Titolo: Ricorda con rabbia (Look back in anger)
di: John Osborne
regia di: Luciano Melchionna
con: Stefania Rocca, Daniele Russo, Sylvia De Fanti e Marco Mario De Notaris
traduzione e adattamento di: Luciano Melchionna e Gabriella Schina
al Teatro Ambra Jovinelli di Roma fino al 14 aprile 2013
Voto Ozza: 6 su 10
Voto D’Errico: 6½ su 10
Che strano effetto fa vedere un dramma teatrale scritto nel 1956 ma che, in realtà, sembra dare voce ai pensieri e al malcontento sociale di oggi. Melchionna semina pochi elementi scenografici per far capire la piena attualizzazione (un lettore cd, una lavatrice moderna) il resto rimane davvero tutto uguale. Ciò che tormenta il protagonista Jimmy è esattamente quello che fa star male noi giovani: disoccupazione, rinnegazione della generazione che ci ha cresciuto, pieno distacco dalla politica, dubbi sulla religione, crisi di valori e crisi di presenza.

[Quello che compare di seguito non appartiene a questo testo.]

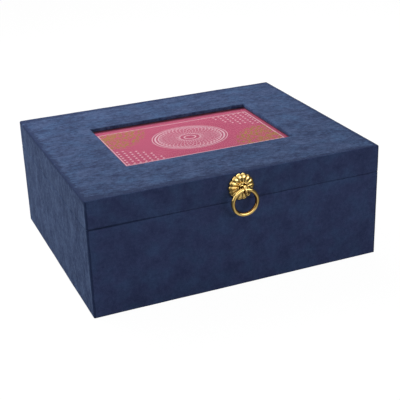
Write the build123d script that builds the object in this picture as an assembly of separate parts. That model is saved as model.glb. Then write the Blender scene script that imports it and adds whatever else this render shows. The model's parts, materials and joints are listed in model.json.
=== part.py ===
from build123d import *
import math
import os

# Keepsake box: boards glued into a tray and a hinged lid, both wrapped in a thin suede
# cloth, with a photo window in the lid and a ring pull on its front.
# Millimetres. X runs left to right, Y front to back, Z up. The origin is the centre of
# the underside, so the box stands on z = 0.

# ---- the box as a whole
BOX_WIDTH = 250.0  # over the cloth, left to right
BOX_DEPTH = 204.0  # over the cloth, front to back
BASE_RIM = 75.0  # height of the tray's rim above the table
SEAM_GAP = 0.3  # between the closed lid's rim and the tray's rim
LID_HEIGHT = 23.0  # from the lid's rim to its top
BOARD = 6.0  # wall boards
WRAP = 0.6  # suede cloth with its paper back
CORNER_RADIUS = 2.4  # upright corners, over the cloth
RIM_RADIUS = 0.8  # both edges of each rim
BOTTOM_CHAMFER = 0.8  # around the underside
TOP_EDGE_RADIUS = 2.2  # around the lid's top
RABBET = 3.0  # how deep the side boards sit in the front and back boards

# ---- the tray
FELT = 0.8  # sheet glued under the box
FELT_INSET = 2.0  # from the outside of the cloth
FLOOR_BOARD = 4.0
TURN_UNDER = 12.0  # cloth glued under the box
TURN_IN = 14.0  # cloth glued down inside each rim
LINING = 1.6  # covered card on the inner walls
LINING_DROP = 2.0  # from the rim to the linings' edge
FLOOR_PAD = 2.0
LINING_GAP = 0.3  # between the pad or sheet and the walls around it

# ---- the lid and its photo window
TOP_PANEL = 2.5
REBATE_FRAME = 4.0  # board under the panel, which holds the photo
PHOTO_LENGTH = 152.4  # a 4 x 6 inch photo
PHOTO_WIDTH = 101.6
PHOTO_CARD = 0.3
PHOTO_OVERLAP = 2.2  # of each photo edge hidden by the window's edge
PHOTO_ROOM = 0.8  # around the photo in the rebate
WINDOW_EDGE_RADIUS = 1.0
PANE = 1.0  # clear acrylic
PANE_ROOM = 0.4  # around the pane in the rebate
BACKING_ROOM = 0.5  # around the backing board in the rebate
CEILING_LINING = 0.5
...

Giusta quindi l’idea di inscenarlo ora, in questo momento storico difficilissimo e che non sa più dove guardare: se voltarsi indietro e lasciarsi annegare nella malinconia o concentrarsi su un futuro prossimo, talmente vicino che sembra coincidere con la nera realtà del quotidiano. Lo spettacolo va visto anche per riflettere sulla generazione dei trentenni: sono/siamo davvero così arrabbiati come lo era il Jimmy di Osborne nel 1956? Forse no, forse sono/siamo troppo tolleranti, accettiamo un po’ troppo passivamente l’inaccettabile, rimaniamo seduti in attesa di chissà quale big bang economico/valoriale che ponga fine ad un era buia, come se le cose potessero aggiustarsi da sole, senza sforzo creativo, senza contributo valoriale.
Il pregio dello spettacolo però finisce qui. Purtroppo la messa in scena risente di una mancata messa a punto dei personaggi, dovuta, principalmente, a una scarsa qualità della recitazione. In particolare il Jimmy di Melchionna, interpretato da Daniele Russo, è piatto, monocorde, decisamente troppo urlato come se la rabbia non fosse già contenuta nei modi di pensare, agire e parlare del personaggio stesso. Superficiale anche la direzione del resto del cast, eccetto che per Stefania Rocca che, soprattutto nel finale, regala, alla platea, una sentita e convincente Alison. La regia doveva lavorare molto di più sulla lettura del testo, nel delicato compito di trasmettere al pubblico questa “Rabbia” senza scadere nel banale chiasso, nella mera pipinara, che dopo pochi minuti dall’inizio crea subito distacco, fa calare la freddezza e rende pesanti le due ore e un quarto di spettacolo.
Andrea Ozza
Luciano Melchionna è un regista che si assume il peso del rischio. Scegliere di portare il scena il manifesto del malcontento generazionale di John Osborne Ricorda con rabbia (1956) proprio in questo momento di stallo e crisi sociale e civile, può e deve essere un monito sulla ciclicità storica degli eventi. Più attuale che mai, la piéce del drammaturgo inglese, tradotta per il grande schermo da Tony Richardson nel 1958, trova nella rappresentazione di Melchionna una via di fuga limitata e distante.
L’alienante scenografia ‘industrializzata’ tra catene di frigoriferi, tinelli e lavatrici è giustamente ossessiva, e l’idea di sospenderla a mezz’aria, come a suggerire una precarietà di equilibri destinati a precipitare, rende merito all’inventiva del regista.
Resta inespresso il dolore dei personaggi e di tutta la meglio gioventù di delusi e sognatori, reclusi nel loro comune disprezzo per una società scattante e immobile. La rabbia di Jimmy è affannosa e urlata, conati di ira troppo lontani da un’interiorità dilaniata di contraddizioni. Ma se la banalizzazione del protagonista maschile delude, non si può dire lo stesso per la Alison interpretata da una magnifica Stefania Rocca, maschera autentica di disagio in ogni sua forma, in grado di reggere da sola tutta la sofferenza e la protesta dell’opera, trasfigurandola in un memorabile delirio d’amore.